Подкрашенный акварелью рисунок «Пирующие римляне» (1883, ГРМ) — своеобразный манифест петербургского и академического артистизма (графического, изящного, уже слегка декадентского); одна из лучших вещей Врубеля. Она демонстрирует не просто выход за пределы академического понимания Античности в выборе сюжета и героев[800] и даже не просто новое композиционное мышление (хотя композиция «Пирующих римлян» удивительна). Перед нами новое понимание искусства, в котором «внутренние законы искусства» проявляются как бы вне зависимости от воли художника. Все эти подклеенные листы означают, что художник не знает, как будет выглядеть его рисунок; что изображение требует продолжения в ту или иную сторону, а художник лишь ему подчиняется, следует за ним, как стоик за судьбой[801].
В этой вещи тоже присутствует фрагментарность в духе 1883 года, сосредоточенность на случайном эпизоде, данном не полностью, частями, деталями (и предполагающая отказ от универсальности картины мира); но она имеет принципиально другой характер, чем московская этюдность. Каждый фрагмент, нарисованный в точном соответствии с безошибочно угаданной внутренней логикой формы и пространства, демонстрирует совершенство целого.

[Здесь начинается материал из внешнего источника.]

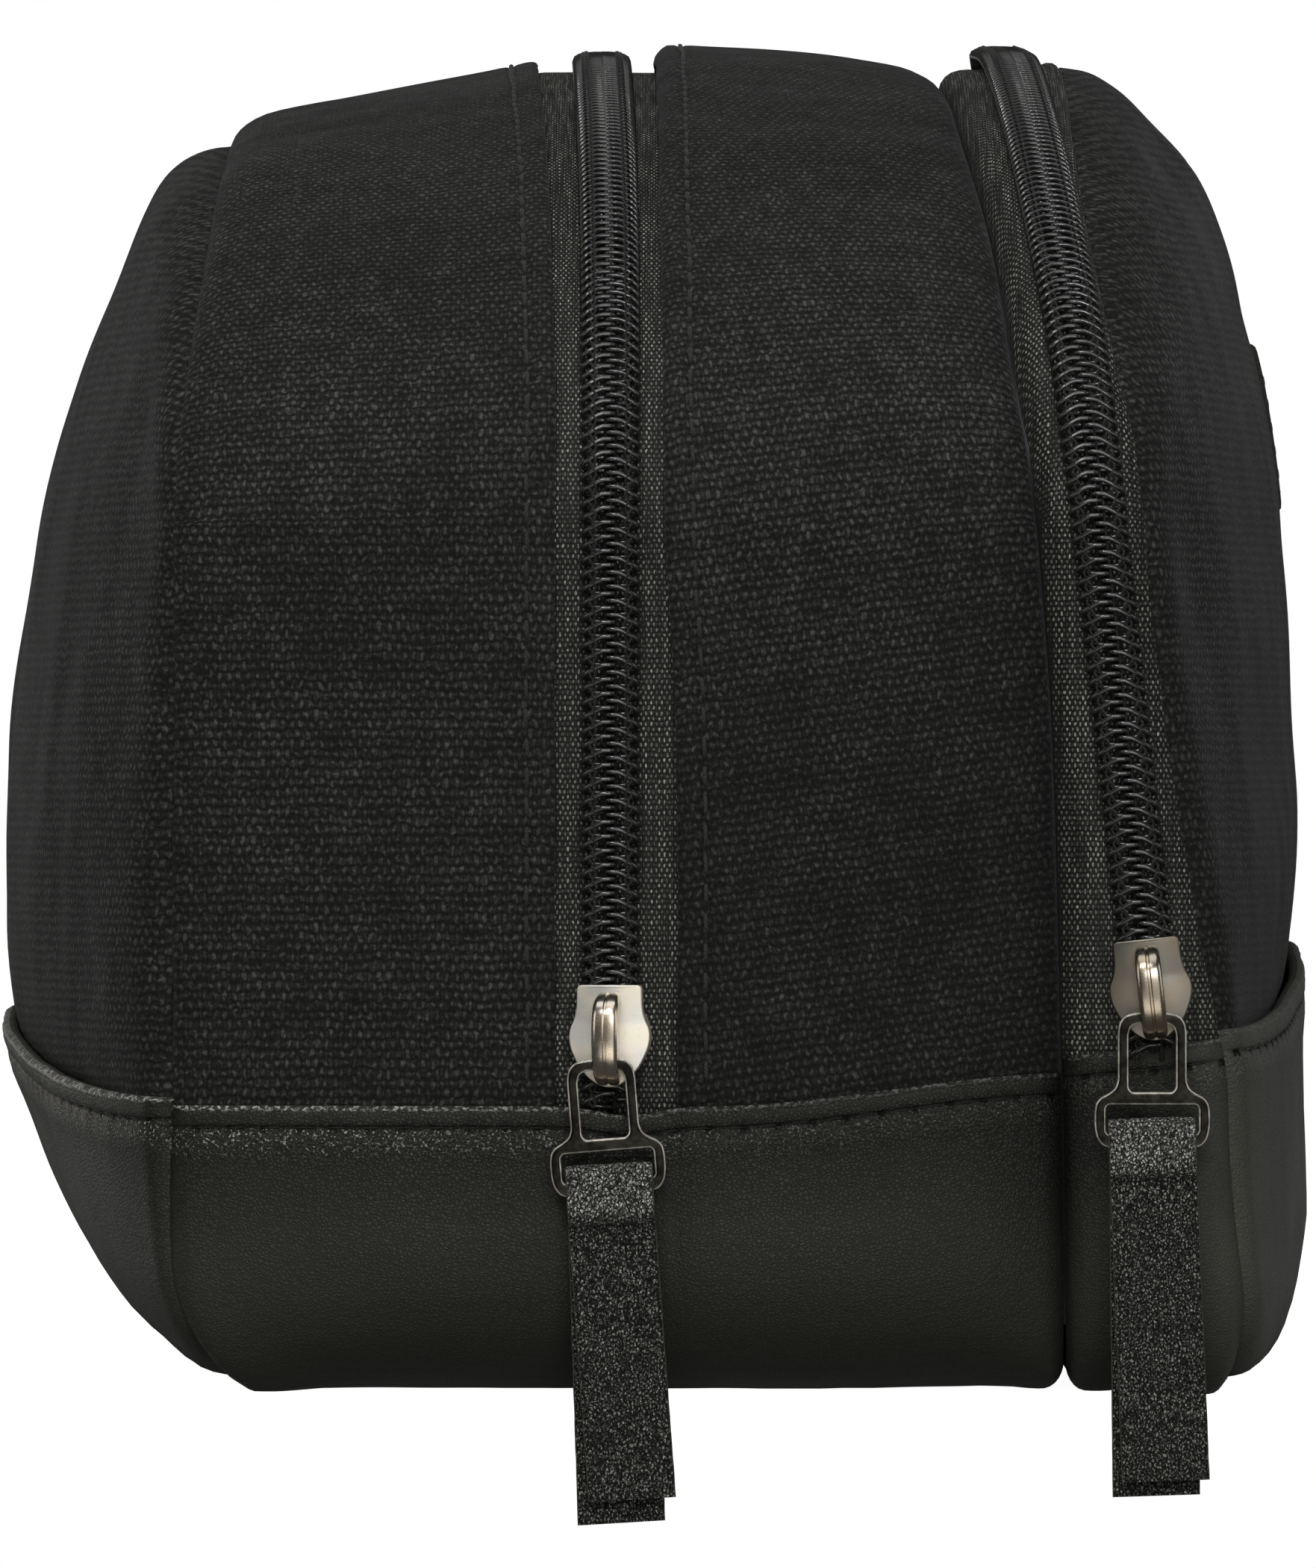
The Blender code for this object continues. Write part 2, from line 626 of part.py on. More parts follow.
def slider(prefix, xc, zc, plate_y, under_y, lean, foot):
    """Top plate, flanges, post and lower plate of a coil slider, in one piece.

    zc is the bottom of the shield; plate_y the inner face of the top plate."""
    place = upright(xc, plate_y - 0.5, zc, lean)
    ob = add(prefix + "_slider_body",
             plate_mesh(prefix + "_slider_body", [outline(SHIELD)], 0.5), "gunmetal", place)
    drop = under_y - plate_y                  # inner face of the top plate to the lower plate
    extras = [
        ("post", (-0.15, 1.6, -(0.5 + drop + 0.3)), (0.15, 3.8, 0.2)),
        ("lower", (-3.2, 0.9, -(0.5 + drop + 0.8)), (3.2, 10.0, -(0.5 + drop))),
        ("flange_left", (-4.2, 3.3, -(0.5 + foot)), (-3.4, 6.9, 0.2)),
        ("flange_right", (3.4, 3.3, -(0.5 + foot)), (4.2, 6.9, 0.2)),
    ]
    for tag, lo, hi in extras:
        cut = bpy.data.objects.new(prefix + "_" + tag, box_mesh(prefix + "_" + tag, lo, hi))
        CUTTERS.objects.link(cut)
        cut.matrix_world = place
        cut.hide_render = True
        cut.display_type = "WIRE"
        mod = ob.modifiers.new(tag, "BOOLEAN")
        mod.operation = "UNION"
        mod.object = cut
    return ob


def crown(prefix, xc, zc, plate_y, lean):
    """Arched bridge that keeps the pull on the slider; plate_y is the outer plate face."""
    prof = [(0.3, 10.2), (1.5, 9.9), (2.7, 9.1), (3.45, 7.6), (3.5, 3.2), (3.1, 1.3),
            (1.9, 0.6), (0.3, 0.5), (0.3, 1.3), (1.5, 1.4), (2.3, 1.9), (2.6, 3.2),
            (2.55, 7.3), (2.1, 8.3), (1.2, 9.0), (0.3, 9.2)]
    mesh = plate_mesh(prefix + "_slider_crown", [prof], CROWN_W / 2)
    # profile local X is the height over the plate, local Y is up the chain
    place = upright(xc, plate_y, zc, lean) @ Matrix.Rotation(-math.pi / 2, 4, "Y")
    return add(prefix + "_slider_crown", mesh, "gunmetal", place)


def link(prefix, x, y, z, lean):
    mesh = plate_mesh(prefix + "_pull_link",
                      [outline(LINK_OUT), outline(LINK_WINDOW), outline(LINK_LOOP)], LINK_T / 2)
    return add(prefix + "_pull_link", mesh, "gunmetal", upright(x, y, z, lean))


def tab(prefix, x, y, z, lean, front_len, rear_len):
    """Strap folded over the link's lower bar; local X is towards the viewer."""
    g, o = 0.95, 0.95 + TAB_T
    prof = [(-1.2, -rear_len), (-1.2, -4.0), (-o, -1.5), (-o, 0.6), (-1.5, 1.85), (0, 2.3),
            (1.5, 1.85), (o, 0.6), (o, -1.5), (1.2, -4.0), (1.2, -front_len),
            (0.1, -front_len), (0.1, -4.2), (g, -1.6), (g, 0.5), (0.6, 1.0), (0, 1.2),
            (-0.6, 1.0), (-g, 0.5), (-g, -1.6), (-0.1, -4.2), (-0.1, -rear_len)]
    mesh = plate_mesh(prefix + "_pull_tab", [prof], TAB_W / 2)
    place = upright(x, y, z, lean) @ Matrix.Rotation(-math.pi / 2, 4, "Y")
    return add(prefix + "_pull_tab", mesh, "tab_leather", place)


def down(x, z, lean, d):
    """Point d below (x, z) along a line that leans towards +X going down."""
    return x + math.sin(lean) * d, z - math.cos(lean) * d


# main zip: the coil's top is 0.6 out of the end plane
MAIN_PLATE = -(HALF_LENGTH + 1.0)
slider("main", MAIN_X - 0.1, 32.0, MAIN_PLATE, -(HALF_LENGTH - 2.8), 0.0, 1.9)
crown("main", MAIN_X - 0.5, 32.0, MAIN_PLATE - 1.0, 0.0)
MAIN_PIN = (MAIN_X - 1.1, MAIN_PLATE - 1.0 - 1.6, 34.55)
link("main", *MAIN_PIN, MAIN_LEAN)
mx, mz = down(MAIN_PIN[0], MAIN_PIN[2], MAIN_LEAN, BAR)
tab("main", mx, MAIN_PIN[1], mz, math.radians(3.4), 32.8, 35.2)

# pocket zip: leans towards the back of the bag going up
POCKET_PLATE = -(HALF_LENGTH + 1.6)
pz = 36.9
px = 53.0 - math.tan(POCKET_LEAN) * (pz - BAND_Z)
slider("pocket", px, pz, POCKET_PLATE, -(HALF_LENGTH - 3.0), POCKET_LEAN, 2.0)
crown("pocket", px, pz, POCKET_PLATE - 1.0, POCKET_LEAN)
POCKET_PIN = (px - math.sin(POCKET_LEAN) * 2.55 - 0.25, POCKET_PLATE - 1.0 - 1.6,
              pz + math.cos(POCKET_LEAN) * 2.55)
link("pocket", *POCKET_PIN, 0.0)
tab("pocket", POCKET_PIN[0], POCKET_PIN[1], POCKET_PIN[2] - BAR, math.radians(1.9), 35.6, 37.2)
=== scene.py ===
"""Looks of the shaving kit bag: canvas, leather, zips, pulls, light and camera.

Works in millimetres in the same frame as the CAD part and scales to metres when
a mesh is made.  X is the depth (+X = pocket side), Y the length, Z is up.
"""
import math
from bisect import bisect_right
from functools import lru_cache

import bpy
import numpy as np
from mathutils import Matrix, Vector, noise


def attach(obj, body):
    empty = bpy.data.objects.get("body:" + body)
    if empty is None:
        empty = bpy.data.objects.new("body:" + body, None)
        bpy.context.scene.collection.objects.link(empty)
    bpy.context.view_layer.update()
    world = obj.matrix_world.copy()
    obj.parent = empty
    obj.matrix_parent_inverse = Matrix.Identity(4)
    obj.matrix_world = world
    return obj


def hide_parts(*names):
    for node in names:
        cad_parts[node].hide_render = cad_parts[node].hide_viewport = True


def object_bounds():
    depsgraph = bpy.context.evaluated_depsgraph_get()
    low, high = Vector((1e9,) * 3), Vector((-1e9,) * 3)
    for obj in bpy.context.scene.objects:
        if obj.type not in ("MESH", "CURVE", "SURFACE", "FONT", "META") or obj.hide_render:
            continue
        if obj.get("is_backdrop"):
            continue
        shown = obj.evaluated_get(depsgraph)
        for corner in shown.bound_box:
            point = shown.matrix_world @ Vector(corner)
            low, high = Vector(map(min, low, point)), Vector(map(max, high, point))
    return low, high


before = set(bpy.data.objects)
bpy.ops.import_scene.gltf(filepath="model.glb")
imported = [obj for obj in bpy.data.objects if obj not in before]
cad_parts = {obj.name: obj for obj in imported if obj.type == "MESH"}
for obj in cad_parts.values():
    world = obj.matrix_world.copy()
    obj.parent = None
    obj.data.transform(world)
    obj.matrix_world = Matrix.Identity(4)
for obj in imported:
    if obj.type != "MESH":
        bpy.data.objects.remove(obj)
CAD_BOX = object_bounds()
MM = 0.001

# ---------------------------------------------------------------- smooth tables
_tables = {}


def interp(table, x):
    """Monotone cubic through a table of points, held at its ends."""
    key = id(table)
    if key not in _tables or _tables[key][0] is not table:
        xs, ys = [], []
        for a, b in table:
            if not xs or a > xs[-1] + 1e-9:
                xs.append(float(a))
                ys.append(float(b))
        n = len(xs)
        d = [(ys[i + 1] - ys[i]) / (xs[i + 1] - xs[i]) for i in range(n - 1)]
        m = [0.0] * n
        m[0], m[-1] = d[0], d[-1]
        for i in range(1, n - 1):
            if d[i - 1] * d[i] > 0:
                h0, h1 = xs[i] - xs[i - 1], xs[i + 1] - xs[i]
                w1, w2 = 2 * h1 + h0, h1 + 2 * h0
                m[i] = (w1 + w2) / (w1 / d[i - 1] + w2 / d[i])
        _tables[key] = (table, xs, ys, m)
    _, xs, ys, m = _tables[key]
    if x <= xs[0]:
        return ys[0]
    if x >= xs[-1]:
        return ys[-1]
    i = bisect_right(xs, x) - 1
    h = xs[i + 1] - xs[i]
    t = (x - xs[i]) / h
    a, b = ys[i], ys[i + 1]
    return ((1 + 2 * t) * (1 - t) ** 2 * a + t * (1 - t) ** 2 * h * m[i]
            + t * t * (3 - 2 * t) * b + t * t * (t - 1) * h * m[i + 1])


# ---------------------------------------------------------------- dimensions
HALF_LENGTH = 125.0        # end faces, canvas edge beside the zip
CROWN_Z = 145.2            # canvas at the top, half way along
BAND_Z = 31.0              # nominal top of the leather base
BEND_Z = 92.0              # where the straight ends start to bend over
SKIN_Z = 0.8               # skin datum of the bottom; the leather stands out from it
CORNER_R = 16.0            # bottom edge radius of the end strips
REAR_SIDE_X = -51.5        # rear seam on the end faces
LEATHER_PROUD = 0.8
LEATHER_T = 1.6
CANVAS_T = 1.4
FOAM_T = 2.4
LINING_T = 0.6
TAPE_T = 0.6
SEAM_GAP = 0.9             # each side of a seam
EDGE_GAP = 0.4             # canvas to leather
COIL_HALF = 3.0            # half the width of the closed number 5 chain
COIL_GAP = 0.45            # half the gap the slider's post runs in
POCKET_LEAN = math.radians(6.24)
MAIN_LEAN = math.radians(4.6)
MAIN_X = -5.0              # main chain on the near end
LINK_T = 1.3
TAB_W = 9.2
TAB_T = 1.1
CROWN_W = 2.7
PATCH = (22.0, 94.2, 112.7)   # half width, bottom and top of the blank patch

# side view of the upper path: inset from the end plane, height
BEND = [(0.0, BEND_Z), (1.0, 96.3), (2.4, 100.2), (4.4, 104.2), (7.1, 108.0),
        (10.6, 112.0), (15.2, 116.0), (20.9, 120.0), (28.5, 124.2), (41.5, 130.0),
        (56.0, 135.0), (75.0, 139.6), (98.0, 143.4), (HALF_LENGTH, CROWN_Z)]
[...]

Новые академические программы
В начале и середине 80-х годов ученики Чистякова, культивирующие спокойствие и простоту большой формы, пытаются создать — в рамках программ на медали — новую версию неоклассицизма, понимаемую как личный культурный выбор, а не как набор стандартных приемов[802]. Так, «Блудница перед Христом» (1879) Исаака Аскназия с ее спокойным, строгим и холодным «пуссеновским» стилем в эпоху Шебуева была бы, наверное, почти банальностью, а в начинающуюся эпоху Левитана, Коровина и Врубеля выглядит вызовом. Картина воспринимается как манифест «чистого искусства», обращенного к подлинным «знатокам» и противостоящего как деградировавшему передвижничеству, так и коррумпированному старому академизму. Таким же вызовом можно счесть и программу «Овчая купель» (1885) Николая Бруни (друга Врубеля первых академических лет).

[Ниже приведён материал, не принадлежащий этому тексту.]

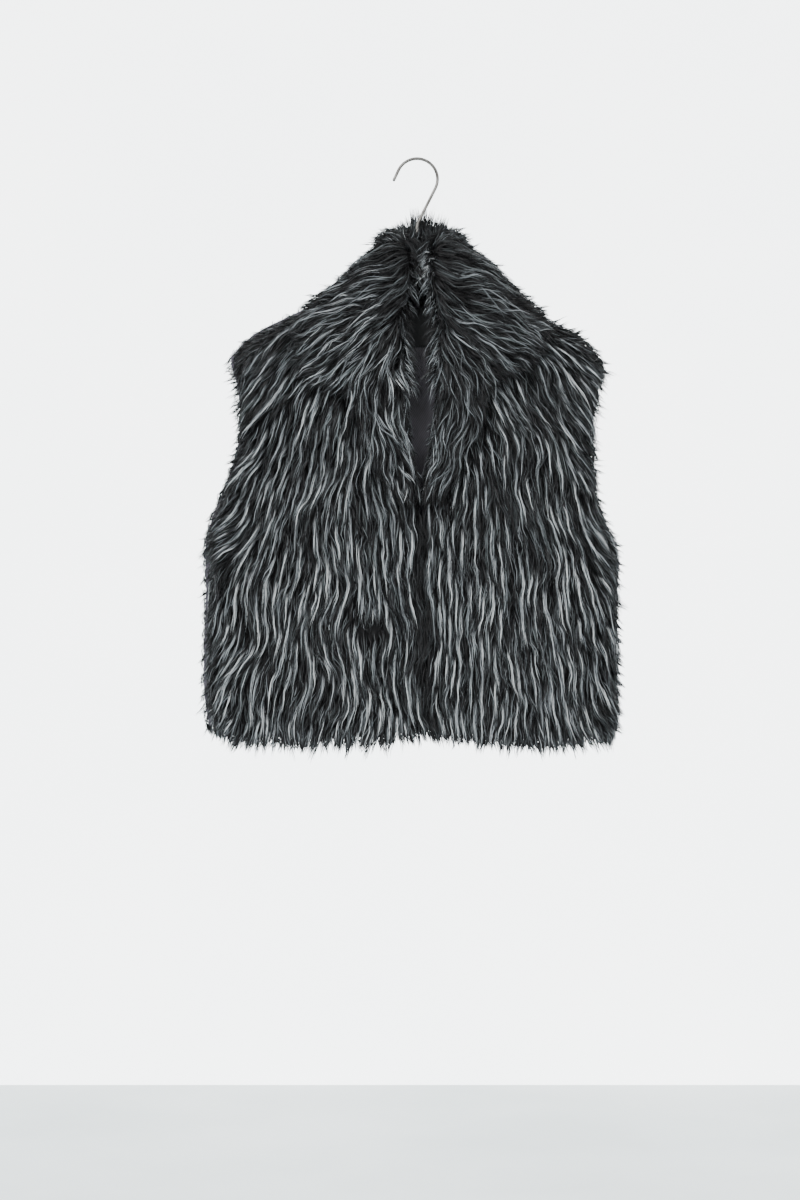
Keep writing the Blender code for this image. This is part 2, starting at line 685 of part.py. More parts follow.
def main():
    clear_scene()
    fur = make_material("faux_fur", FUR_COLOUR, 0.75)
    lining = make_material("satin_lining", LINING_COLOUR, 0.45)
    label = make_material("woven_label", LABEL_COLOUR, 0.6)
    steel = make_material("brushed_steel", STEEL_COLOUR, 0.3, 1.0)
    front_panel("front_left", -1, fur)
    front_panel("front_right", 1, fur)
    wall("back", *back_grids(), fur)
    collar("collar", fur)
    back_lining("lining_back", lining)
    neck_label("neck_label", label)
    rod("hanger_hook", hook_path(), WIRE_RADIUS, WIRE_SIDES, steel)
    rod("hanger_bar", bar_path(), BAR_RADIUS, BAR_SIDES, steel)


main()
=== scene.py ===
"""Looks of a faux fur vest that hangs on a steel hanger.

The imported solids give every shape. Each fur panel is dressed as the real one is made: a
backing cloth with its lining, and long combed pile that stands on the cloth in wavy locks.
All lengths are in metres. X runs across the vest, -Y is its front and +Z is up.
"""

from __future__ import annotations

import logging
import math
from dataclasses import dataclass
from enum import Enum

import bmesh
import bpy
import numpy as np
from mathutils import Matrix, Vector, noise
from mathutils.bvhtree import BVHTree


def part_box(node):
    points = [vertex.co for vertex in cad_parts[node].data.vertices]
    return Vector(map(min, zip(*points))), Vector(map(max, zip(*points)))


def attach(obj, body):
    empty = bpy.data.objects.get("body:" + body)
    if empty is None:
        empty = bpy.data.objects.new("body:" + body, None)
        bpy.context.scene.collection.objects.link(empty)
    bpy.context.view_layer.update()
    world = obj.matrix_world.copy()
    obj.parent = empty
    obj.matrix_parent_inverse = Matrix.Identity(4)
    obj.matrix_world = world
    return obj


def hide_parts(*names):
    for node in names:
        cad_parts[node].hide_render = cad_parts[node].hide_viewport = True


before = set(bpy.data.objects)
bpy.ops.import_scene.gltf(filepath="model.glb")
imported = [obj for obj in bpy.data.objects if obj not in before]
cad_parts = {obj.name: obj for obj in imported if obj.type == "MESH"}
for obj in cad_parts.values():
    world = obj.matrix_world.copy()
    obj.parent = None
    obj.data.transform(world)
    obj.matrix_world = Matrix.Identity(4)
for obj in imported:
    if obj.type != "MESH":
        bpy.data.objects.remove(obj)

LOG = logging.getLogger("vest")
BODY = "root"
TONES = 64
STEPS = 12


class Slot(str, Enum):
    """Names of material slots for the fur, the lining, the label and the steel."""

    FUR = "faux_fur"
    LINING = "satin_lining"
    LABEL = "woven_label"
    STEEL = "brushed_steel"


class Side(Enum):
    """Which half of a coat a piece holds, as seen from the front."""

    LEFT = -1
    RIGHT = 1
    WHOLE = 0


def linear(colour: str) -> tuple[float, float, float, float]:
    """Turns an sRGB hex colour into a linear one.

    Args:
        colour: six hex digits with a leading hash.

    Returns:
        Linear red, green, blue and an alpha of one.
    """
    parts = [int(colour[i : i + 2], 16) / 255 for i in (1, 3, 5)]
    turned = [p / 12.92 if p <= 0.04045 else ((p + 0.055) / 1.055) ** 2.4 for p in parts]
    return (*turned, 1.0)


def unit(vectors: np.ndarray) -> np.ndarray:
    """Scales the vectors in the last axis to a length of one, or zero where they had none."""
    return vectors / np.maximum(np.linalg.norm(vectors, axis=-1, keepdims=True), 1e-12)


def rotated(vectors: np.ndarray, axes: np.ndarray, angles: np.ndarray) -> np.ndarray:
    """Turns vectors that are square to their unit axes about those axes, by angles in radians."""
    return vectors * np.cos(angles)[:, None] + np.cross(axes, vectors) * np.sin(angles)[:, None]


# Materials


class Graph:
    """A material's node tree with one short way of adding to it."""

    def __init__(self, name: str) -> None:
        """Starts a material with an empty node tree.

        Args:
            name: the material's name.
        """
        self.material = bpy.data.materials.new(name)
        self.material.use_nodes = True
        self.tree = self.material.node_tree
        self.tree.nodes.clear()

    def add(self, kind: str, settings: dict | None = None, stops: tuple[tuple[float, str], ...] = (),
            **inputs) -> bpy.types.Node:
        """Adds one node, with its settings, values and links.

        Args:
            kind: the node's type name, after the words that every shader node's name starts with.
            settings: attributes of the node itself.
            stops: a ramp's places between 0 and 1, with their sRGB colours.
            inputs: values, sockets or nodes (for their first output), with spaces in socket names
                written as underscores and a socket's number written after a leading i.

        Returns:
            The new node.
        """
        node = self.tree.nodes.new("ShaderNode" + kind)
        for key, value in (settings or {}).items():
            setattr(node, key, value)
        for _ in stops[2:]:
            node.color_ramp.elements.new(0.5)
        for i, (place, colour) in enumerate(stops):
            node.color_ramp.elements[i].position = place
            node.color_ramp.elements[i].color = linear(colour)
        for key, value in inputs.items():
            place = int(key[1:]) if key[0] == "i" and key[1:].isdigit() else key.replace("_", " ")
            if isinstance(value, bpy.types.Node):
                value = value.outputs[0]
            if isinstance(value, bpy.types.NodeSocket):
                self.tree.links.new(value, node.inputs[place])
            else:
                node.inputs[place].default_value = value
        return node

    def finish(self, **inputs) -> bpy.types.Material:
        """Adds the Principled shader and the output.

        Args:
            inputs: values or links of the shader's sockets.

        Returns:
            The finished material.
        """
        self.add("OutputMaterial", Surface=self.add("BsdfPrincipled", **inputs))
        return self.material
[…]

Среди программ на медали и на звание академика можно найти не только классицизм, но и романтизм. Этот новый академический романтизм с эстетским оттенком обращается за сюжетами к Древнему Востоку, поскольку в Европе — даже в Испании, на Корсике, на Сицилии — с точки зрения романтика давно не осталось ничего романтического; впрочем, и современный Восток — какой-нибудь Алжир — достаточно скучен. Только в древности можно найти настоящую жестокость и настоящую (то есть избыточно роскошную) красоту. На первый взгляд это напоминает этнографические сюжеты в духе Верещагина. У Верещагина действительно все это есть — и жестокость, и красота; только у него преобладает внутренняя дистанция другого типа; его взгляд — это взгляд репортера, а не эстета, наблюдающий, но не восхищающийся.

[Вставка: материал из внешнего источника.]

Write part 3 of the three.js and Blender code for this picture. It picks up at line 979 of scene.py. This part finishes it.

Восточная грандиозность и роскошь, восточная пышность церемониала — это отдельная тема нового академизма 80-х годов. Тема и романтическая (хорошо знакомая — как сюжет, по крайней мере, — романтизму со времен Делакруа), и этнографическая, но здесь осознанная чисто эстетически и почти декадентски — с некоторым оттенком иронии. Причем ирония эта выражается преимущественно колористически, через новый — резкий, яркий и пряный — цвет, цвет золота и пурпура, драгоценных камней и ультрамариновых керамических изразцов[803]; цвет «варварский» на европейский вкус. Выход за пределы традиционной для академизма тональной гаммы, предполагающей подчинение цвета тону, здесь особенно важен.
Первый и лучший вариант такого ориентализированного и архаизированного колорита — это большой академический эскиз «Эсфирь перед Артаксерксом» (1887, ГРМ) Андрея Рябушкина, вызвавший сенсацию в Академии. У Рябушкина не только цвет (дикий синий, дикий красный), у него еще и пространство, и перспектива носят измененный, чуть преувеличенный — для создания ощущения громадности пространства зала дворца Артаксеркса — характер. Сам сюжет тоже нов: пожалуй, впервые в качестве сюжетного мотива взята церемония (все остальные вещи в этом духе — с русскими сюжетами — Рябушкина будут уже потом); и церемониальность здесь чисто восточная.
Примерно такой же характер носит написанная позже, но порожденная тем же контекстом картина Аскназия «Суета сует» (1899, НИМАХ), изображающая ветхозаветного Экклезиаста (Кохелета) как восточного царя на троне — среди сияющего золота и покорных рабов в позах, близких к проскинезе. Колорит Аскназия, правда, чуть приглушен по сравнению с картиной Рябушкина. В этом направлении, очевидно, развивался и Василий Смирнов, если судить по его последней картине «Утренний выход византийской царицы к гробницам своих предков» (1889–1890, ГТГ) — картине с церемониальным сюжетом и явственно проступающим восточным («византийским») колоритом.